Challenge
Within the material below, locate the line with "extrude(amount=-star_knob_depth)" and the line with "points = [vertex.co", then return those two lines and all lines between them, exactly as written.

Data excerpt
* begin *
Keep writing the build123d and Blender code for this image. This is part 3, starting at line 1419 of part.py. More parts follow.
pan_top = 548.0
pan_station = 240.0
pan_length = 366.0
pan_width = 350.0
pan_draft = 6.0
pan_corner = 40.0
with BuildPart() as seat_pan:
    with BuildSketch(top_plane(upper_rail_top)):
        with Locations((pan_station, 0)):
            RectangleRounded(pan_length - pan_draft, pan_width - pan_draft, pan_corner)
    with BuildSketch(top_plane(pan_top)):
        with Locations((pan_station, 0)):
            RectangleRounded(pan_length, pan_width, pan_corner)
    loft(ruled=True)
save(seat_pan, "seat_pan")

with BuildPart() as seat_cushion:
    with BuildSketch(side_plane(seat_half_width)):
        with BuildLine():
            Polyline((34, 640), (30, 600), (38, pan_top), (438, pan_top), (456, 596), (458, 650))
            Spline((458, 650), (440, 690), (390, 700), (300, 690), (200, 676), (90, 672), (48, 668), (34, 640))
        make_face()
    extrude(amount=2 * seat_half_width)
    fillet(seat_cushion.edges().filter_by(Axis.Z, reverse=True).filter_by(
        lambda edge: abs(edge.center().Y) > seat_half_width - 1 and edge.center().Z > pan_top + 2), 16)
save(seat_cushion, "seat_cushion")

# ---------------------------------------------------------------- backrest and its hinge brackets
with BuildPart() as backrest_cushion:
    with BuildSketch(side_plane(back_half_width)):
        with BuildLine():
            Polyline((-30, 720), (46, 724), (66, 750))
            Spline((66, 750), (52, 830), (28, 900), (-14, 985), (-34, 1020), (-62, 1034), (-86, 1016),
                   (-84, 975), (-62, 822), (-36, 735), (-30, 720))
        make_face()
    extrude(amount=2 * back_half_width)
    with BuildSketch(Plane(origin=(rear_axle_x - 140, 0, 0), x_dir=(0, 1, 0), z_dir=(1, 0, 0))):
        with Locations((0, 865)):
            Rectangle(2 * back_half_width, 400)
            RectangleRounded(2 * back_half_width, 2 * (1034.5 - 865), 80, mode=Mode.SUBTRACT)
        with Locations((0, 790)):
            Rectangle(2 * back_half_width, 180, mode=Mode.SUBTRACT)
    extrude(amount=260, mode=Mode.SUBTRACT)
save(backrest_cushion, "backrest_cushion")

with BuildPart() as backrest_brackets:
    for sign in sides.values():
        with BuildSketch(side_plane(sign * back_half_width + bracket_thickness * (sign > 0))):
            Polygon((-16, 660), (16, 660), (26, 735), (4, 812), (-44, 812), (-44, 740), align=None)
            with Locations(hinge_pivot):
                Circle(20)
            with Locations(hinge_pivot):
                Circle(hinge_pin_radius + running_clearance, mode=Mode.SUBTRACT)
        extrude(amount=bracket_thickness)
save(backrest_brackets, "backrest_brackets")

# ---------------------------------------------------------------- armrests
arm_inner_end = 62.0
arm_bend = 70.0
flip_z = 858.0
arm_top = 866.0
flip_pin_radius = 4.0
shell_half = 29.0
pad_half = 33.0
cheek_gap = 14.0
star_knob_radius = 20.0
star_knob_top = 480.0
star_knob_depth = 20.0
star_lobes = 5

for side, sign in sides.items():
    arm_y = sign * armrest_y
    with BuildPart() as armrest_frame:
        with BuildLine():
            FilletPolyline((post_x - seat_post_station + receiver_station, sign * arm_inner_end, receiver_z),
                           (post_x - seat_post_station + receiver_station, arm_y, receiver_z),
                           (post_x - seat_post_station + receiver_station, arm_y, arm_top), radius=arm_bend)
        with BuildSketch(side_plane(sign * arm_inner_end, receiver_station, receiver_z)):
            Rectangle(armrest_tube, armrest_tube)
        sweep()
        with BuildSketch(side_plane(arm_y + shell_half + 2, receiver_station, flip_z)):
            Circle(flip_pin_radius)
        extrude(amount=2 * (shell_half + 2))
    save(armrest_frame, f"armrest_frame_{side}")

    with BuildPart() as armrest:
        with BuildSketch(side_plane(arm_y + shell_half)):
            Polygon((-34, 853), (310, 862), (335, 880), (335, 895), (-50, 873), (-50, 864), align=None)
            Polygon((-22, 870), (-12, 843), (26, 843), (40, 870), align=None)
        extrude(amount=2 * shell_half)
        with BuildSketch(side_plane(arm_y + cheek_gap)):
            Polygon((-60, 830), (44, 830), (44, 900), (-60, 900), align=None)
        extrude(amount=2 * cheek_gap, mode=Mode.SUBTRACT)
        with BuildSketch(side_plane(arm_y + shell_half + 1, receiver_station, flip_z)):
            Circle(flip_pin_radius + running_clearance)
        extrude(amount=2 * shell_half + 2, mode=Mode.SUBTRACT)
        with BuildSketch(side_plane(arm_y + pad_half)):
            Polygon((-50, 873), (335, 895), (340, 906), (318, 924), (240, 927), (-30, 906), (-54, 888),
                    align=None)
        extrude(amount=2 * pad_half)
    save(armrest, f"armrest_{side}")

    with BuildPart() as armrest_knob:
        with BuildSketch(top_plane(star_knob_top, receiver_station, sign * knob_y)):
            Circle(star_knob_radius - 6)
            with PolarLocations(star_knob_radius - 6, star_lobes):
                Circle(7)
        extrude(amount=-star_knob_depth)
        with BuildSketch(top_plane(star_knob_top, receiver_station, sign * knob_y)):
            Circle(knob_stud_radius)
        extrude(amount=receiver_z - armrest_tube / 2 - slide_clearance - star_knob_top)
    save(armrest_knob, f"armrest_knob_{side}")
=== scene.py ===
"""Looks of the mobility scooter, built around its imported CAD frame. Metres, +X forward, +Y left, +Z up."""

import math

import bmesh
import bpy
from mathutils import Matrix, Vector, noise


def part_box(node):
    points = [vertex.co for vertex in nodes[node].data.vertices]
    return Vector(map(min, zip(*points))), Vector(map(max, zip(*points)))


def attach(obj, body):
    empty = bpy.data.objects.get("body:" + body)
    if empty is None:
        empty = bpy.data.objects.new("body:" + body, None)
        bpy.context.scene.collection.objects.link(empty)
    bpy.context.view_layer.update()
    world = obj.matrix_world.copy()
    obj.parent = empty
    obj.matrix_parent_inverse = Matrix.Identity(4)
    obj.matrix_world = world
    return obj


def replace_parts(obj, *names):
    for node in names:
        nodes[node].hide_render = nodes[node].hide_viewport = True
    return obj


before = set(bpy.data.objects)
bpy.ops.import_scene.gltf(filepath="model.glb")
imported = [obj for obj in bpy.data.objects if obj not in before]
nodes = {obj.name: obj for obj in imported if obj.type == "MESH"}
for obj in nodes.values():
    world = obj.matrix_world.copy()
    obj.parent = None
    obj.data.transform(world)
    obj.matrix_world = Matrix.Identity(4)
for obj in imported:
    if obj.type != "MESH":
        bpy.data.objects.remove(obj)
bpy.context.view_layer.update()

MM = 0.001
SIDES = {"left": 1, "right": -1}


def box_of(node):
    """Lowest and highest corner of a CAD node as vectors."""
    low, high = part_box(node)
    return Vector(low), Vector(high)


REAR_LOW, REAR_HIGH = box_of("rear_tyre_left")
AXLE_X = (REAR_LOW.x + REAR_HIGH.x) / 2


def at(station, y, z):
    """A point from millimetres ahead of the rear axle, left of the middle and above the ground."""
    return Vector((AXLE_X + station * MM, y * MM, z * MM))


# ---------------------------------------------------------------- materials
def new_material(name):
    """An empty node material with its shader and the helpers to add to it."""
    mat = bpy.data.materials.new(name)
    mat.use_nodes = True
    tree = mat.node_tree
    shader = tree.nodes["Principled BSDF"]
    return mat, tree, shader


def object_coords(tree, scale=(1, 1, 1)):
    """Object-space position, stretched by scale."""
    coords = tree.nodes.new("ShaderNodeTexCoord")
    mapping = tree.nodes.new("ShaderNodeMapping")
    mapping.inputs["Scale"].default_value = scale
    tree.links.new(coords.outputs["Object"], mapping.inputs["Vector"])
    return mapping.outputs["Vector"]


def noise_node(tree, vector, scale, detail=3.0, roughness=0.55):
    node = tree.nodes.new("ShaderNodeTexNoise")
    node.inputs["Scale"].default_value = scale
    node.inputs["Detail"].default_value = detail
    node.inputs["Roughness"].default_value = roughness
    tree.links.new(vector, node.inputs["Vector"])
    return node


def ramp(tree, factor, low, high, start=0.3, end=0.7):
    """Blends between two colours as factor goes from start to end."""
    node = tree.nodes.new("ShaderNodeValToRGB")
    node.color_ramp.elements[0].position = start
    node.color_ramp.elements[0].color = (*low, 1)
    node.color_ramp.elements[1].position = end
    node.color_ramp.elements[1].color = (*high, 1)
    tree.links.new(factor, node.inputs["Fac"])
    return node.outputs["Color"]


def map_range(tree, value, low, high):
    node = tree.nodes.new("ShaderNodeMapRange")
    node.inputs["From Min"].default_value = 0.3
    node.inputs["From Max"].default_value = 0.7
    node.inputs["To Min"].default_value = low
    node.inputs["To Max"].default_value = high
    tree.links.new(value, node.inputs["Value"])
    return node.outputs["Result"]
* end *
Response to the exercise
        extrude(amount=-star_knob_depth)
        with BuildSketch(top_plane(star_knob_top, receiver_station, sign * knob_y)):
            Circle(knob_stud_radius)
        extrude(amount=receiver_z - armrest_tube / 2 - slide_clearance - star_knob_top)
    save(armrest_knob, f"armrest_knob_{side}")
=== scene.py ===
"""Looks of the mobility scooter, built around its imported CAD frame. Metres, +X forward, +Y left, +Z up."""

import math

import bmesh
import bpy
from mathutils import Matrix, Vector, noise


def part_box(node):
    points = [vertex.co for vertex in nodes[node].data.vertices]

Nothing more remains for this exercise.